Abstract: A variety of network verification tools have been proposed in the recent years, using different network abstractions and analysis techniques. For configuration verification, techniques ranging from graph algorithms to SMT solvers have been proposed. In spite of this, scalable configuration verification with sufficient protocol support continues to be a challenge. In this paper, we show that by combining equivalence partitioning with explicit-state model checking, network configuration verification can be scaled significantly better than the state of the art, while still supporting a rich set of protocol features. We propose Plankton, which uses symbolic partitioning to manage large header spaces and efficient model checking to exhaustively explore protocol behavior. Thanks to a highly effective suite of optimizations including state hashing, Partial Order Reduction, and Policy-based Pruning, Plankton successfully verifies policies in industrial scale networks quickly and compactly, at times reaching a 10000x speedup compared to the state of the art.

Hard problem(s) addressed: scalability

KEY HIGHLIGHTS
Each effort should submit one or two specific highlights. Each item should include a paragraph or two along with a citation if available. Write as if for the general reader of IEEE S&P.
The purpose of the highlights is to give our immediate sponsors a body of evidence that the funding they are providing (in the framework of the SoS lablet model) is delivering results that "more than justify" the investment they are making.

In the current quarter, our project progress is centered on addressing SoS lablet hard problems primarily in resilient architecture. Key highlights are listed as follows.

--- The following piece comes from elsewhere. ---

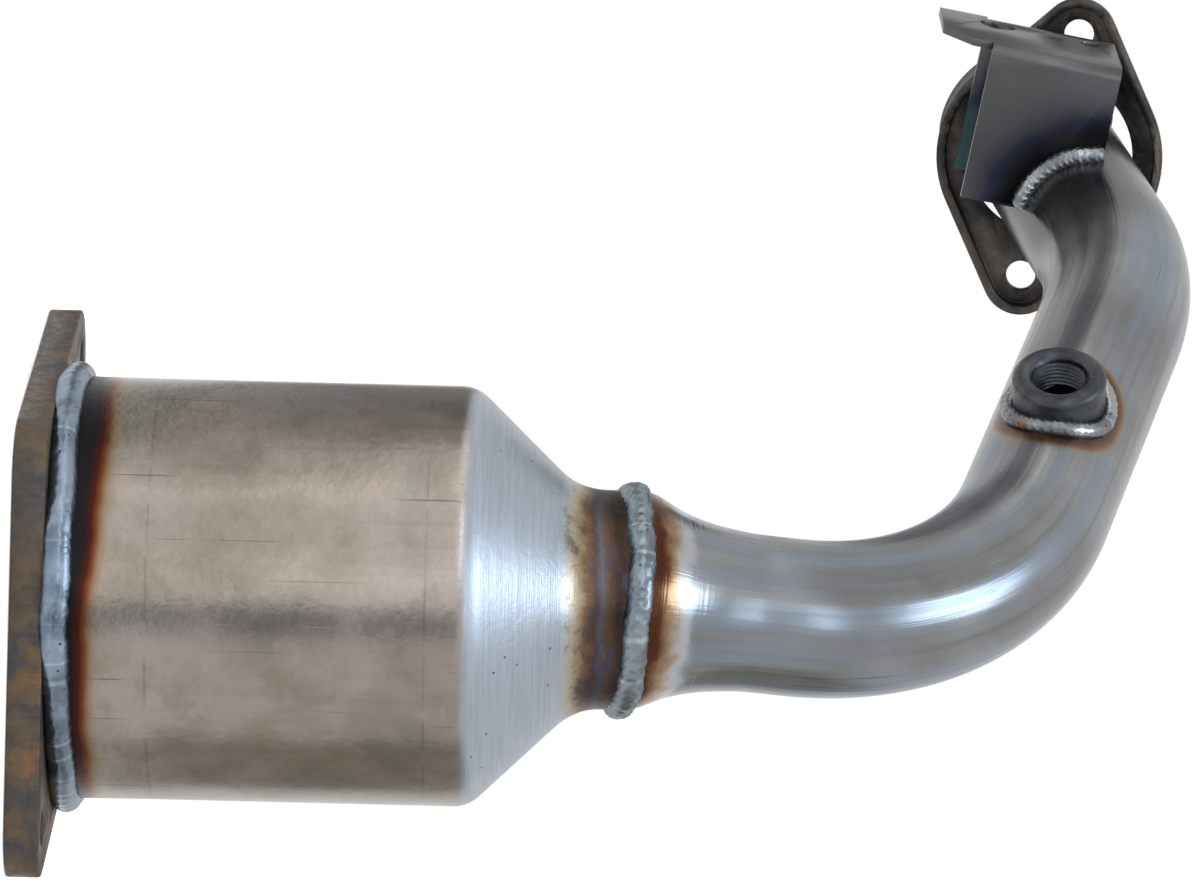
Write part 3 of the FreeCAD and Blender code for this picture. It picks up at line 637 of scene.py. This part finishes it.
def bead(paths, material, weld):
    # every path is (points, closed)
    whole = bmesh.new()
    for points, closed in paths:
        line = bpy.data.meshes.new("beadLine")
        edges = [(i, i + 1) for i in range(len(points) - 1)] + ([(len(points) - 1, 0)] if closed else [])
        line.from_pydata([tuple(p) for p in points], edges, [])
        sizes = {"Half width": weld["halfWidth"], "Ripple step": weld["step"],
                 "Ripple height": weld["height"], "Lag": 1.1,
                 "Taper": 1e-6 if closed else weld["taper"], "Finish": material}
        whole.from_mesh(runNodes(beadTree, line, sizes))
    mesh = bpy.data.meshes.new("bead")
    bmesh.ops.recalc_face_normals(whole, faces=whole.faces)
    whole.to_mesh(mesh)
    whole.free()
    return mesh


def wander(a):
    return 0.00035 * math.sin(5 * a) + 0.0002 * math.sin(13 * a + 1)


def ringPoints(centre, normal, radius, start=0.0, end=360.0, step=0.0006):
    # a hand-held ring that wanders a little to both sides
    x, y = sideAxes(normal) if abs(normal.z) < 0.9999 else (Vector((1, 0, 0)), Vector((0, 1, 0)))
    count = max(8, round(radius * math.radians(end - start) / step))
    last = count if abs(end - start - 360) > 0.01 else count - 1
    points = []
    for i in range(last + 1):
        a = math.radians(start + (end - start) * i / count)
        points.append(centre + (x * math.cos(a) + y * math.sin(a)) * radius + normal * wander(a))
    return points


def buildWelds():
    blue = weldFinish("inletBead", (0.13, 0.165, 0.21), (0.22, 0.27, 0.33), (0.1, 0.1, 0.11))
    mixed = weldFinish("neckBead", (0.14, 0.165, 0.185), (0.22, 0.265, 0.29), (0.13, 0.08, 0.05))
    silver = weldFinish("bossBead", (0.3, 0.31, 0.32), (0.16, 0.17, 0.185), (0.17, 0.09, 0.045))
    w = welds["inlet"]
    mesh = bead([(ringPoints(Vector((0, 0, w["level"])), Vector((0, 0, 1)), w["radius"]), True)], blue, w)
    for v in mesh.vertices:  # the bead ends in the can's sheet and doesn't show inside
        far = math.hypot(v.co.x, v.co.y)
        if far < w["innerReach"]:
            v.co.x *= w["innerReach"] / far
            v.co.y *= w["innerReach"] / far
    newPiece("inletBead", mesh, blue, ["inlet_flange_weld"])
    w = welds["neck"]  # two passes that overlap at both ends
    first = ringPoints(mitrePoint + mitreNormal * 0.0006, mitreNormal, w["radius"] + 0.0003, 20, 292)
    second = ringPoints(mitrePoint - mitreNormal * 0.0004, mitreNormal, w["radius"], 262, 410)
    mesh = bead([(first, False), (second, False)], mixed, w)
    newPiece("neckBead", mesh, mixed, ["neck_weld"])
    w = welds["boss"]
    saddle = []
    for a in turnAngles(180):
        side = w["radius"] * math.sin(a)
        lift = math.sqrt(pipe["radius"] ** 2 - side ** 2) + 0.0007 + 0.0004 * math.sin(4 * a)
        saddle.append(bossPoint + runs[1] * (w["radius"] * math.cos(a)) + bossSide * side + bossAxis * lift)
    newPiece("bossBead", bead([(saddle, True)], silver, w), silver, ["sensor_boss_weld"])
    buildBracketWelds(silver)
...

• We continued the transfer of our technology to industry through interactions with Veriflow. Veriflow is a startup company commercializing verification technology that came out of this project's SoS lablet funding. This startup company has now employed over thirty people in the United States and has conducted multiple pilots and deployments across several industry sectors including within the US Department of Defense. More information is available at www.veriflow.net. Current collaborations target deployment of our verification technology to distributed cloud environments. Veriflow continues to make inroads on deploying our technology at multiple large companies this quarter. We have also begun discussions with Veriflow on incorporating our synthesis work into their product.

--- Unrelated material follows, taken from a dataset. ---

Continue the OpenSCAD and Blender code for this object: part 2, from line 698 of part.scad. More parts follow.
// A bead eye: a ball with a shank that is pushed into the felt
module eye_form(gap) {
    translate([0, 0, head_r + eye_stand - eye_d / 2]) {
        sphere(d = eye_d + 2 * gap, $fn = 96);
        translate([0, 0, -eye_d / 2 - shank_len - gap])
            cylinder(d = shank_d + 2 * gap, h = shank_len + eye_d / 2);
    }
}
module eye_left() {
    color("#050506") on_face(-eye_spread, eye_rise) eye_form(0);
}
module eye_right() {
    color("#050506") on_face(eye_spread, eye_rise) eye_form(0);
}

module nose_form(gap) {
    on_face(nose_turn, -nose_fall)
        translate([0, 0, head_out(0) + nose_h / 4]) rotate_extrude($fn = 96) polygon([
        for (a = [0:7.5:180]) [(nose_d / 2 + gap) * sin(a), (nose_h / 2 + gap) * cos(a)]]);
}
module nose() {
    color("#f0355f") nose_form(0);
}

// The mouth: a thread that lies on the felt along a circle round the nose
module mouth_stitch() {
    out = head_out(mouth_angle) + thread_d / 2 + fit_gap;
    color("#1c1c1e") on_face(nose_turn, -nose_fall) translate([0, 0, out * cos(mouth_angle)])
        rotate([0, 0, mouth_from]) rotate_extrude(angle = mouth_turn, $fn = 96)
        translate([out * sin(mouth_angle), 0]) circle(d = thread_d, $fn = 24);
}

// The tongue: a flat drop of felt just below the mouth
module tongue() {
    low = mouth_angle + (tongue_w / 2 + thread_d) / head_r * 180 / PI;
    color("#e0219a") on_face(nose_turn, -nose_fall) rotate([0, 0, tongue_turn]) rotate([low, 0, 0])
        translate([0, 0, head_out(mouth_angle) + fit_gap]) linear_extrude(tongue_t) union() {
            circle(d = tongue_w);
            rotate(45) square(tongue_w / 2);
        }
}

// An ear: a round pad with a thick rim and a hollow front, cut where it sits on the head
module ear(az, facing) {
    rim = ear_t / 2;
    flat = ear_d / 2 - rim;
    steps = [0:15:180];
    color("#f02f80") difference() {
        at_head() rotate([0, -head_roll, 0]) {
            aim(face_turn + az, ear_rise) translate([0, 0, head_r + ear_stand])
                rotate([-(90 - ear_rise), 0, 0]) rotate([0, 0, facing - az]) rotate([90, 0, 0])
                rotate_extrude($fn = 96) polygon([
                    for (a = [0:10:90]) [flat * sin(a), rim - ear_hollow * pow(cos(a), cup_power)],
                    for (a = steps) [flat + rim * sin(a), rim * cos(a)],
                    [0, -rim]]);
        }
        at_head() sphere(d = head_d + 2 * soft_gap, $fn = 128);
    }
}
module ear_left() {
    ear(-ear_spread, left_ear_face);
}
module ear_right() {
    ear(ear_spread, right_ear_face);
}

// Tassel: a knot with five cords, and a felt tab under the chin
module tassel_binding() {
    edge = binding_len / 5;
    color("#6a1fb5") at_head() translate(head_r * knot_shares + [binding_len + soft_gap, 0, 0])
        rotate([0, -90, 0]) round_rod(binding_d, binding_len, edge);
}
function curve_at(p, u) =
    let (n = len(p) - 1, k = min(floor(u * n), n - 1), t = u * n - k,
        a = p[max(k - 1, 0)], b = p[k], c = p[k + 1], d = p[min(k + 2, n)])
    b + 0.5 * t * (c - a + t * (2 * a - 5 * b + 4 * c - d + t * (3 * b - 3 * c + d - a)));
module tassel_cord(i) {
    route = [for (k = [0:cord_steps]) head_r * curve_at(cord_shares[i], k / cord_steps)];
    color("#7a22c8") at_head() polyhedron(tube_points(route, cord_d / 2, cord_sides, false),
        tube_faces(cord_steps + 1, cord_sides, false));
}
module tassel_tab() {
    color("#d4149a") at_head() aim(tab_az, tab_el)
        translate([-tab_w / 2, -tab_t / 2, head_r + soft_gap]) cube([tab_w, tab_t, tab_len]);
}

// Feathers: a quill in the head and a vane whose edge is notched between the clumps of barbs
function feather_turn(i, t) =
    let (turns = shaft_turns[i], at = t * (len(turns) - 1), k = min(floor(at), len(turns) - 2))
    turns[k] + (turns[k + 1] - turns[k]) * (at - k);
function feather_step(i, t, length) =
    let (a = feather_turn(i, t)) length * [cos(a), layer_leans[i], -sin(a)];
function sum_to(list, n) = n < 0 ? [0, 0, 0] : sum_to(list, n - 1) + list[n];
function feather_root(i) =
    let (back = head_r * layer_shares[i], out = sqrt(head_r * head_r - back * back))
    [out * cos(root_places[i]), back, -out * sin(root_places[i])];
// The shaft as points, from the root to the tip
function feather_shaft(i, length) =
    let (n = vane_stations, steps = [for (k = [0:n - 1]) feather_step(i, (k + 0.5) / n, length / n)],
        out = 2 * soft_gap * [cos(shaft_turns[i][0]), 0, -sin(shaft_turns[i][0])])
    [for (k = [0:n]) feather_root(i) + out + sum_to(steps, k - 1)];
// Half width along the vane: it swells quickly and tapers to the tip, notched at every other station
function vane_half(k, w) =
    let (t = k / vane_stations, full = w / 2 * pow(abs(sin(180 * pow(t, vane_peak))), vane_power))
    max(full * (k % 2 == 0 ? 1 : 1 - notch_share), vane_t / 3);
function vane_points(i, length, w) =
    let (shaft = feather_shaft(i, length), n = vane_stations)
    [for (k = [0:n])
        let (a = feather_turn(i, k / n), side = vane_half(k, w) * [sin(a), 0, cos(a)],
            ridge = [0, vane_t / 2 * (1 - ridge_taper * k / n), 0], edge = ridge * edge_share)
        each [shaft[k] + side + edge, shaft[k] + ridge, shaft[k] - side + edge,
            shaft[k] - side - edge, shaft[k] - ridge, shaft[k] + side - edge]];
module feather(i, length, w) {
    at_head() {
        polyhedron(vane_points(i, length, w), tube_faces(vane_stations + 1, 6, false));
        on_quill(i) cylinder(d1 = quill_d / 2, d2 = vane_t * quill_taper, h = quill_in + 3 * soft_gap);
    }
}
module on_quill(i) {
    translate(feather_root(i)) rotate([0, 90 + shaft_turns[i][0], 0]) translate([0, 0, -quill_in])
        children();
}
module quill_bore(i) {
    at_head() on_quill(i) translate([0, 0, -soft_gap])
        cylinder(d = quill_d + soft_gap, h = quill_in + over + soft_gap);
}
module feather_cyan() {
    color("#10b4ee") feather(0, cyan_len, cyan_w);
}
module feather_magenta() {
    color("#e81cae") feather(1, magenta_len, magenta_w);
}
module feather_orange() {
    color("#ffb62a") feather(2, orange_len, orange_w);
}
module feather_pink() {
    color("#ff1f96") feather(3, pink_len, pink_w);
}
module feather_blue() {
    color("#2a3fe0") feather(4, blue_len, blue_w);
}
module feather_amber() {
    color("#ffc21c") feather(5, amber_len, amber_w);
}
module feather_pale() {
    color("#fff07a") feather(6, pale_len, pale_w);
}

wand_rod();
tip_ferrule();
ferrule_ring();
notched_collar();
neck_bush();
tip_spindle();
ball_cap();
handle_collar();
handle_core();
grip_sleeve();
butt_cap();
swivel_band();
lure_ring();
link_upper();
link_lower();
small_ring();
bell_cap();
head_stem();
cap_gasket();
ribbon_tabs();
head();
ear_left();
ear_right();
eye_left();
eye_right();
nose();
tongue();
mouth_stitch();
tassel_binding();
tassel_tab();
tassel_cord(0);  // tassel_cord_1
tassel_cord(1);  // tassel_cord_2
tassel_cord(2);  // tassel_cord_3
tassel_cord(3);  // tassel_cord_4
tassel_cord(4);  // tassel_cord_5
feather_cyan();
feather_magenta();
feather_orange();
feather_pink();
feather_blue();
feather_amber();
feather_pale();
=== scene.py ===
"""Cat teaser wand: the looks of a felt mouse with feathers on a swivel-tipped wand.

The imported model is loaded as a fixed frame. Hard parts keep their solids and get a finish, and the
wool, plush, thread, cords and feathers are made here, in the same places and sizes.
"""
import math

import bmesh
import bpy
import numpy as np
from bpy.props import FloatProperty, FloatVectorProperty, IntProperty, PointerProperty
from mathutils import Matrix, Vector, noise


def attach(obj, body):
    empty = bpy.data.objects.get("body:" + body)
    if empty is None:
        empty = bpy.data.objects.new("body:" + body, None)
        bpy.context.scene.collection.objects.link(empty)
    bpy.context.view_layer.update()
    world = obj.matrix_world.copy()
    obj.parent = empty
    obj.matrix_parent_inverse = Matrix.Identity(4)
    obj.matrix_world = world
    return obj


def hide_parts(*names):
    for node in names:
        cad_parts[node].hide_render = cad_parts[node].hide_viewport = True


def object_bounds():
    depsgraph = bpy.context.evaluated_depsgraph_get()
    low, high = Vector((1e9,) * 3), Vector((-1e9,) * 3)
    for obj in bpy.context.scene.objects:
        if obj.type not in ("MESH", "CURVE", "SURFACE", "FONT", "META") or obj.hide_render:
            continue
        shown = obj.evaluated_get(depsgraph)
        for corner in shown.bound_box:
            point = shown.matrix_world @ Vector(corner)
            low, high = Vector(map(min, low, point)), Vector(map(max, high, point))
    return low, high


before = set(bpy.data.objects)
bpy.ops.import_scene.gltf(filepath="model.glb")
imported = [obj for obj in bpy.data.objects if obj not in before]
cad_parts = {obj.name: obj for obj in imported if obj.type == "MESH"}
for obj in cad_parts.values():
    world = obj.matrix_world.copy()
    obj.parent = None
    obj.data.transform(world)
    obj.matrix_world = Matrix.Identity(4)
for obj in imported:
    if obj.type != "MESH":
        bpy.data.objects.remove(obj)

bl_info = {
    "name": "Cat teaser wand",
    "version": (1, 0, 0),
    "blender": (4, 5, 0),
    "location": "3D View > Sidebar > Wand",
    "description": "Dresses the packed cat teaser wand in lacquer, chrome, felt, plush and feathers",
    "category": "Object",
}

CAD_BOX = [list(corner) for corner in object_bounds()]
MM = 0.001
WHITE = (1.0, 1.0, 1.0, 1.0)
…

• We continue to investigate of automated synthesis of network control to preserve desired security policies and network invariants. Specific invariants include (i) reduction of reaction time to fix problems, (ii) avoidance if introduction of errors in the repair process, and (iii) prevention of vulnerabilities. We have thus far designed a list of approximately 30 important and useful invariants to showcase the functionality of our system as well as to test it in practical use. We are also exploring how to synthesize patches to automatically fix critical invariants that were violated by the network controller application. The candidate approach under consideration models both the forwarding behavior of data through the network, control operations conducted on the network, as well as operations between the two. Since our last report, we have completed the first cut of the network configuration parsing infrastructure for our platform. Our parser is developed in C++ and takes as input Cisco IOS configuration files. We have also discussed with UIUC's Engineering IT group to acquire real configuration files for our platform, they have agreed and provided the traces. We have conducted an extensive evaluation study using their traces. This has provided very valuable data on the performance of our approach, which we are now leveraging to tune and improve our design.

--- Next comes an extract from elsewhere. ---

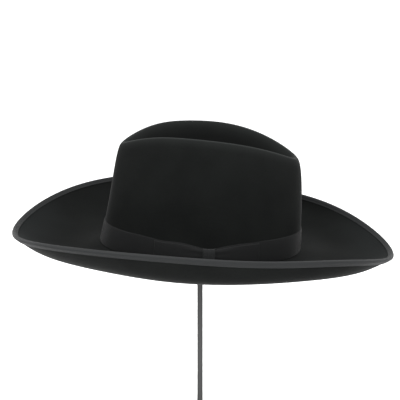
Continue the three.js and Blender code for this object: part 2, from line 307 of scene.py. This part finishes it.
@functools.cache
def profile(angle):
    """The felt's upper face at an angle: its points, their ways from the crown's foot, and the lengths of
    brim, wall and dent"""
    foot = Vector((-HEAD_LONG * math.cos(angle), -HEAD_WIDE * math.sin(angle), 0))
    back = between(CROWN_WAVES, "back", angle)
    side = -between(CROWN_WAVES, "wide", angle) * math.sin(angle)
    ridge = Vector((back, side, between(CROWN_WAVES, "high", angle)))
    floor = Vector((FLOOR_LONG * back, 0, between(CROWN_WAVES, "floor", angle)))
    brim = brim_curve(angle, foot)
    wall = wall_curve(angle, foot, ridge)
    dent = dent_curve(angle, ridge, floor)
    lengths = [long_way(curve) for curve in (brim, wall, dent)]
    points = brim + wall[1:] + dent[1:]
    ways = [-lengths[0]]
    for a, b in zip(points, points[1:]):
        ways.append(ways[-1] + (b - a).length)
    return points, ways, lengths


def surface(angle, way):
    """A point of the felt's upper face by its way from the crown's foot: out over the brim below 0, and
    above 0 up the wall and down into the dent"""
    points, ways, _ = profile(angle)
    after = min(max(bisect.bisect(ways, way), 1), len(ways) - 1)
    share = (way - ways[after - 1]) / (ways[after] - ways[after - 1])
    return points[after - 1].lerp(points[after], share)


def lifted(angle, way, lift):
    """The same point lifted off the felt, or with a lift below 0 sunk into it"""
    turn = math.radians(0.5)
    reach = 0.8
    across = surface(angle + turn, way) - surface(angle - turn, way)
    along = surface(angle, way + reach) - surface(angle, way - reach)
    return surface(angle, way) + across.cross(along).normalized() * lift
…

• We continued exploration of self-healing network management to address the resilient architecture hard problem and application of the methods to applications in cyber-physical energy systems. We are developing an algorithm for identifying power system critical assets, which is an important new power system constraint to consider in the self-healing optimization algorithm. We continue to conduct system evaluation using IEEE 14, 30 and 118 bus systems with the focus on the recovery time and the number of updated rules in the network devices. Currently, we are preparing a manuscript describing this work.
  
• We continue to explore deep learning techniques for malware classification. We build a system that extend a special type of graph kernel-based deep neural network, Deep Graph Convolutional Neural Network (DGCNN) for classifying CFG-represented malware programs. DGCNN enables embedding high-dimensional structural information into vectors that are amenable to efficient classification. We use two large independent datasets that contain more than 20K malware samples to evaluate our system and the experimental results are comparable to those of the state-of-the-art methods applied with handcrafted malware features. A paper describing this work has been accepted to DSN'19. We will also present this work in the coming SoS research seminar at UIUC in April 30^th, 2019.

COMMUNITY ENGAGEMENTS

• Matthew Caesar continues to serve as Chief Science Officer of Veriflow, a company commercializing technology spun out of our Science of Security lablet work.
• Matthew Caesar has begun an engagement with the University of Illinois Center for Digital Agriculture towards securing our nation's food supply.
• Kevin Jin served as a technical program committee member of HotSoS, Feb 2019.
• Kevin Jin is serving as the general chair of the 2019 ACM SIGSIM-PADS Conference
• Kevin Jin is serving as a track coordinator of the "Simulation and Cyber Security" track in the Winter Simulation Conference 2019
• Jiaqi Yan will give a talk at the Science of Security Seminar at UIUC in April 2019

EDUCATIONAL ADVANCES:

• Kevin Jin and Gady Agam are leading the effort of creating a new CS Master of Cyber Security program in at IIT. The program has been approved by the university, which will serve as one more platform to disseminate the educational and research outcomes of our Science of Security projects.
  
• Kevin Jin and Chen Chen (Argonne National Lab) submitted a tutorial titled "Electric Power System Resilience" to the 2019 IEEE International Conference on Communications, Control, and Computing Technologies for Smart Grids (SmartGridComm)
  
• We received an NSF student travel grant award to support 5 US-based students ($1000 per student) to attend the ACM SIGSIM-PADS conference held in Chicago, June 2019.
  
• Matthew Caesar is in the process of creating a new class on Internet of Things. The class will contain extensive coverage of security in this important domain. The class is slated for public release this fall on Coursera's Massive Online Open Course (MOOC) platform. The course will be open for enrollment by anyone, even people not attending the University of Illinois.
  
• Matthew Caesar also continues to refine his Networking Laboratory class, targeting release for Spring 2020. He has developed a new set of Cybersecurity lectures for his class, covering important topics, and educating students how to improve security of common networking deployments.